The weather has cooled after the mini-heatwave in August, but those hot, sunny days promoted a rise in insect numbers. If you are still swatting flies and wasps in your home, you might like to consider a little biological control in the form of plants. Some flowers and foliage give off an aroma that bugs would rather avoid. Fill your windowsills and kitchens with pots or vases of the following in order to help deter insects.
A pot of growing basil is not just tasty in pesto sauce, in salads, soups, with fish and on pasta, but it makes your room smell fresh and clean too. What’s more, flying insects and other bugs tend to stay away from the aroma of the foliage. Just ruffle the leaves as you walk by and it will release a vapour of oil into the air. Be warned, however, don’t be tempted to keep this plant in a dark corner, it ideally needs several hours of sunshine every day.
Rosmarinus is another herb that has an intense, almost woody, fragrance. Mosquitoes, gnats and midges steer well clear of the scent. Rub the foliage in order to intensify the aroma and this attractive plant will deter insects. This is a highly versatile herb too as it can be grown outdoors as a hedge, formed into topiary or kept indoors on a sunny windowsill. It’s also valuable as a companion plant next to carrots and cabbages as it is said to repel carrot fly and cabbage moths. You can use the tough little leaves to flavour stews, meat, soups, fish, potatoes and spinach. It’s nature’s natural healer, soother and antibiotic too. So many advantages contained within just one little plant.
We know this is an oil that’s added to candles in order to deter insects. And it does work. But you can also grow citronella grass, Cymbopogon, which is where the scent is sourced. This clump-forming perennial isn’t hardy here in the UK but you might be able to keep it going as a house plant. The grass can grow up to 1.5m tall, so you’ll have to give it some space. There is a citronella geranium that has a similar scent, but the bugs aren’t fooled! It doesn’t contain the same ingredient and isn’t so effective as an insect repellent.
Melissa officinalis is the common balm that is a member of the mint family. The leaves have a distinctive lemon scent and although the white flowers will attract bees, the foliage tends to keep other insects at bay. Bring some into your home and agitate the foliage for full benefit. It smells heavenly to humans but not to mosquitoes!
Many members of the mint family are also effective insect deterrents. Keep picking fresh bunches, it’s a great way to stop it spreading in the flowerbeds too much. Pop them around your home to deter bugs, then you can use some in your culinary dishes too. It’s wonderful with new potatoes, cold drinks and many sweet and savoury dishes.
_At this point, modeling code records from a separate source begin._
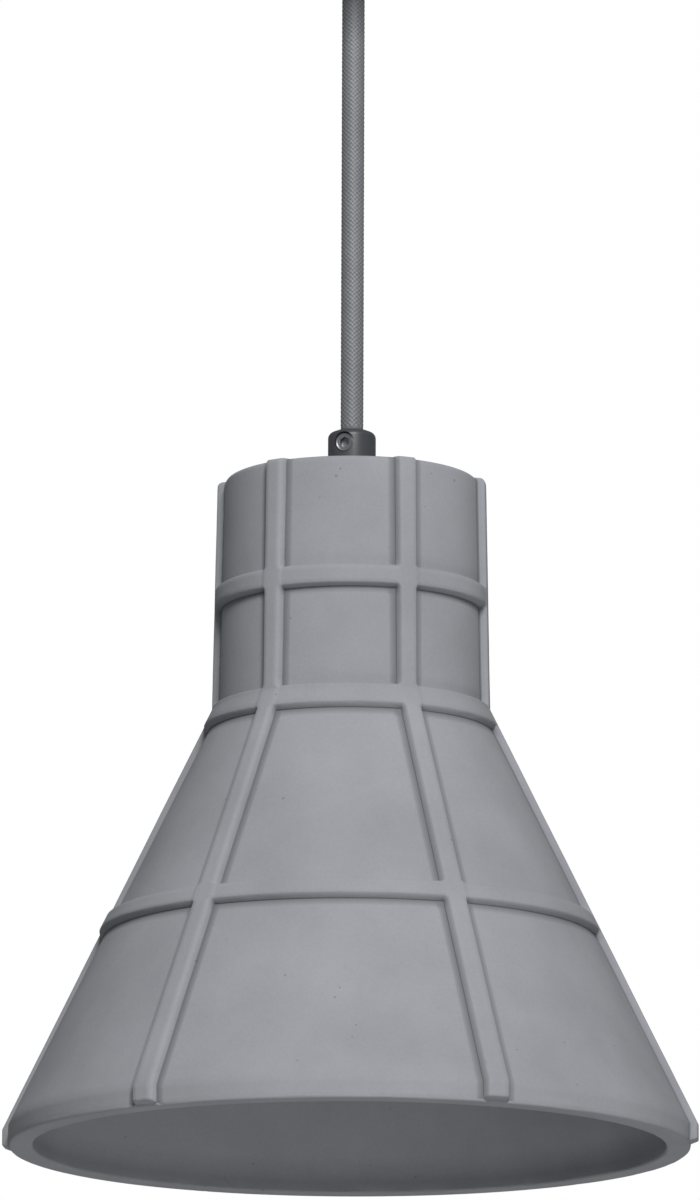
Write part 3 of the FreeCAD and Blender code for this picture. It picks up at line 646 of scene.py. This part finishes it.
def model_fluted_skirt(size):
    """Skirt of the lampholder, with finger flutes round its upper part, as a hollow moulding."""
    outer = (SKIRT_HIGH.x - SKIRT_LOW.x) / 2 / MM
    foot = SKIRT_LOW.z / MM
    dome_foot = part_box("holder_dome")[0].z / MM
    top = SKIRT_HIGH.z / MM
    shell_low, shell_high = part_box("screw_shell")
    shell_outer = (shell_high.x - shell_low.x) / 2 / MM + 0.1
    shell_inner = shell_outer - 0.6
    insert_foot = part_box("holder_insert")[0].z / MM
    tongue = outer - 1.3
    line = outline([
        (tongue, top, 0.0), (tongue, dome_foot, 0.0), (outer, dome_foot, 0.35), (outer, foot, 2.0),
        (shell_inner, foot, 0.5), (shell_inner, shell_low.z / MM, 0.0), (shell_outer, shell_low.z / MM, 0.0),
        (shell_outer, insert_foot, 0.0), (outer - 2.4, insert_foot, 0.0), (outer - 2.4, top, 0.0)], 5)
    high, low = dome_foot - 3.2, foot + 8.0
    rows = []
    for (r, z), (r2, z2) in zip(line, line[1:] + line[:1]):
        rows.append((r, z))
        if abs(r - outer) < 0.05 and abs(r2 - outer) < 0.05 and z - z2 > 10:
            rows += [(outer, high + d) for d in (1.2, 0.6, 0.2, -0.3)]
            rows += [(outer, high + (low - high) * k / 8) for k in range(1, 8)]
            rows += [(outer, low - d) for d in (-0.3, 0.2, 0.6, 1.2)]
    rows.append(rows[0])
    per_flute = 8
    columns = size["flutes"] * per_flute + 1
    turns = np.linspace(0.0, math.tau, columns)
    wave = 0.5 - 0.5 * np.cos(turns * size["flutes"])
    places = np.empty((len(rows), columns, 3))
    for i, (r, z) in enumerate(rows):
        inside = abs(r - outer) < 0.05 and low - 0.7 < z < high + 0.7
        ease = min(1.0, max(0.0, (min(high + 0.7 - z, z - low + 0.7)) / 1.4)) if inside else 0.0
        radius = r - 0.7 * ease * wave
        places[i] = np.stack([radius * np.sin(turns), -radius * np.cos(turns), np.full(columns, z)], axis=-1)
    piece, _, _ = placed_grid("lampholder_skirt", places * MM)
    close_up(piece)
    smooth(piece, 30.0)
    return piece


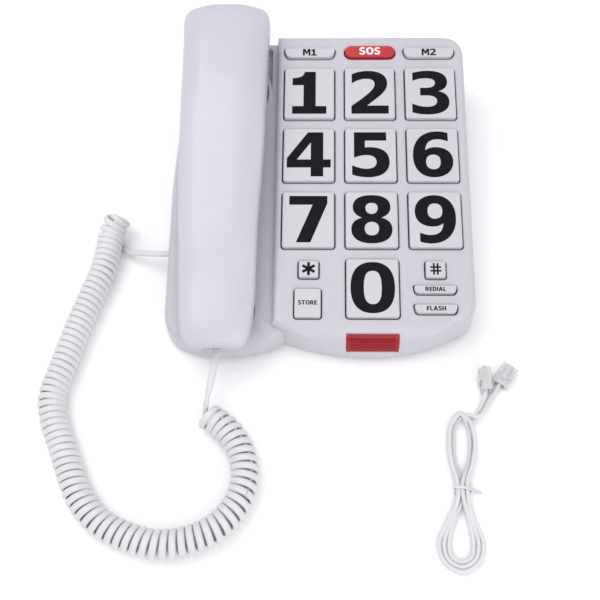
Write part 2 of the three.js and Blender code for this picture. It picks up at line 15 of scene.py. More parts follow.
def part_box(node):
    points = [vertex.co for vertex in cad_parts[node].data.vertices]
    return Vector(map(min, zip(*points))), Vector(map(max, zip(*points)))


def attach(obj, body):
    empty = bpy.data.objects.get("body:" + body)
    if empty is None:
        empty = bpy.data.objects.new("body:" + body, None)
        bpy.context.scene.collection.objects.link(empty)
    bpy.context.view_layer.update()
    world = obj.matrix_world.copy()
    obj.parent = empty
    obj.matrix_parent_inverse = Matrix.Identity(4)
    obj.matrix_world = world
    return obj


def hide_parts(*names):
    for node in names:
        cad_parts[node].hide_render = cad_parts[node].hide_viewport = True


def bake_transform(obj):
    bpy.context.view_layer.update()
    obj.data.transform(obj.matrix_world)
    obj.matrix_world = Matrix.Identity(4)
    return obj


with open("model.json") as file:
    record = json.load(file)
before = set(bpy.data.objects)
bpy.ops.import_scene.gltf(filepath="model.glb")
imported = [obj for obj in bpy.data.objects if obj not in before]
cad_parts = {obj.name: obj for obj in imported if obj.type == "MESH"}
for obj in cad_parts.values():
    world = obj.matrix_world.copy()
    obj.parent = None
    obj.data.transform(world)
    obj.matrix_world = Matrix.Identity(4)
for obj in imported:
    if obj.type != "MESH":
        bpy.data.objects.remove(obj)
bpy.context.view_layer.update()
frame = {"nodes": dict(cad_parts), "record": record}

# ---------------------------------------------------------------- dimensions
LEFT, RIGHT, FRONT, REAR = -93.2, 92.2, -101.0, 110.0
STEP_X = -28.5
TILT = math.radians(7)
SLOPE = math.tan(TILT)
PANEL = 36.5
DROP = 6.5
CRADLE = 8.0
PART_LINE = 5.8
WALL = 2.5
EDGE = 4.0
GAP = 0.3
KEY_X = 31.0
COLUMN_PITCH, ROW_PITCH, ROW_2_Y = 38.5, 44.5, 21.2
KEY_WIDTH, KEY_LENGTH, KEY_PROUD = 31.9, 37.4, 2.4
CLEARANCE = 0.6
CAP_GAP = 0.15
HANDSET_X, HANDSET_Y, HANDSET_HALF = -60.6, 8.9, 114.5
EAR_Y, MOUTH_Y, EAR_R, MOUTH_R = 64.0, -85.5, 24.0, 19.5
SEAM_Z, SEAM_TILT = 22.6, 0.03
JACK_Y, JACK_Z = -34.5, 12.6
LINE_SOCKET_X, RINGER_X = 34, 62
HANDSET_SCREWS = (28, -48)
HOLE_SPACING = 4.6
LAMP_HALF, LAMP_SILL, LAMP_REAR, LAMP_RIBS = 15.3, 11.5, FRONT + 6.3, 15
PRINT = 0.06

shell_low, shell_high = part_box("base_top")
ORIGIN = Vector((shell_low.x * 1000 - LEFT, shell_high.y * 1000 - REAR, 0))

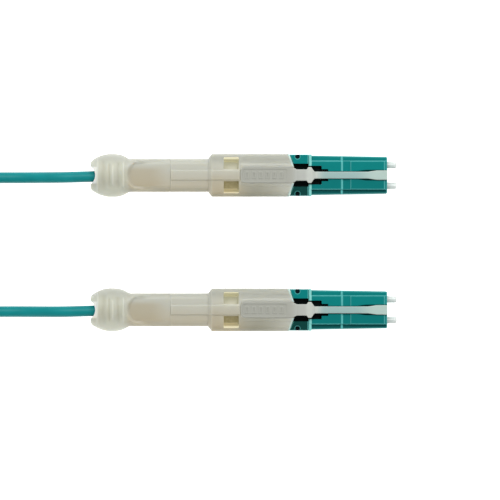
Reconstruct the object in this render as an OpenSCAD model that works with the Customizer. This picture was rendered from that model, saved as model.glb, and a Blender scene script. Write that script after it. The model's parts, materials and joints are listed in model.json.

And in mint sauce or jelly too, of course.
Most people love a lavender bush and you can harvest the flowers in order to help keep bugs out of your home. It’s at its best when the flowers are just opening and at their most colourful. But even spent flowers are valuable. You can make lavender bags from the dried flowers and pop them in your wardrobe. Hang a bunch or two around the home and put some sprigs in your sock drawer. They can help to keep clothes moths at bay as well as other bugs.
Salvia officinalis leaves are filled with oil and the scent, especially when crushed, is an effective mosquito repellent. Take cuttings from a growing plant and dot them around your home. It’s a great leaf to pop into the barbecue too as the burning leaves release oils that keep mosquitoes away.
You might be surprised to learn that orange common marigolds are another of nature’s bug-busters. Not only can it be grown as a companion plant amongst vegetables but you can bring them into the home to keep flies away. It’s known to deter melon beetles, also bugs that affect the growing of broccoli, cabbage, cucumbers, potatoes and tomatoes. You get that lovely bright splash of colour too!
Consider adding some plants that will eat your bugs rather than keep them away! You can bring some insect-eating carnivorous plants into your home, or position them next to the entry doorway. They won’t capture whole swarms but will certainly pick of a few pesky flies and wasps. Every little helps! Venus fly trap is the one that everyone knows, but there are other plants that entice insects into their larder, including pitcher plants.